France's Minitel service in 1983: online banking, eshopping, and B2B - jgrahamc
http://www.nytimes.com/1984/04/30/business/computer-linkups-spurred-by-france.html?scp=3&sq=minitel&st=nyt
======
masklinn
The Minitel was so entrenched long into the 90s it quite significantly
hampered the original deployment of the 'net in France:

* No need to register anywhere to use it (your identity was connected to your landline)

* No maintenance or security issues

* No compatibility issues (everything was pretty low-tech, but following strict standards)

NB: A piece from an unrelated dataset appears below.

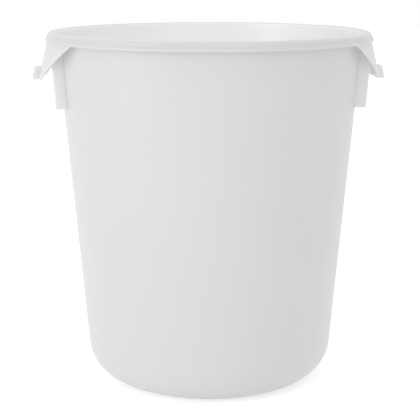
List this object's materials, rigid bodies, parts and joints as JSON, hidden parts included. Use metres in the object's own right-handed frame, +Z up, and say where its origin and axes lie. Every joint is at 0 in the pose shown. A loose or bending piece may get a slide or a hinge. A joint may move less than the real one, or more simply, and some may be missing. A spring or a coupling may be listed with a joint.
{
  "type": "dough proofing container",
  "caption": "Tall round open tub with a tapering wall, a flat turned-down rim and flared side handles, for letting dough rise.",
  "frame": {"origin": "middle of the underside, on the surface that the tub stands on", "axes": "+Z up along the tub's axis, the two handles on -X and +X, front on -Y"},
  "size_m": [0.3608, 0.3334, 0.36],
  "materials": {
    "milky_plastic": "moulded translucent milky polyethylene with a satin skin"
  },
  "bodies": {
    "root": {"floor_panel": "milky_plastic", "lower_corner": "milky_plastic", "upper_corner": "milky_plastic", "side_wall": "milky_plastic", "rim": "milky_plastic", "left_handle": "milky_plastic", "right_handle": "milky_plastic", "left_handle_lug": "milky_plastic", "right_handle_lug": "milky_plastic", "left_front_rib": "milky_plastic", "left_rear_rib": "milky_plastic", "right_front_rib": "milky_plastic", "right_rear_rib": "milky_plastic"}
  },
  "joints": []
}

On the other hand, it had online payments, payments to sites (the national
access provider charged based on access time depending on the service you
connected to, and part of the money was funnelled to the service provider) and
social media-based civil resistance (french university students coordinated
strikes using Minitel as early as 1986). As a result the french population was
not really taken aback by those capabilities in the interwebs, they were kinda
used to them.

------
alx
I'm from Tetalab, a hackerspace in Toulouse, France, and we still use the
minitel for some hacks with arduino:

<http://www.tetalab.org/images/tetalab/MSM.jpg>

It's a neat interface, everybody here in France remember it from the 80's, and
it quite easy to hack it.

We should soon release an arduino lib for eveybody to hack it, but it'll be
quite hard to find a minitel if you're not in France (nobody use it anymore,
it's quite easy to find second-hand, but surely heavy to ship...)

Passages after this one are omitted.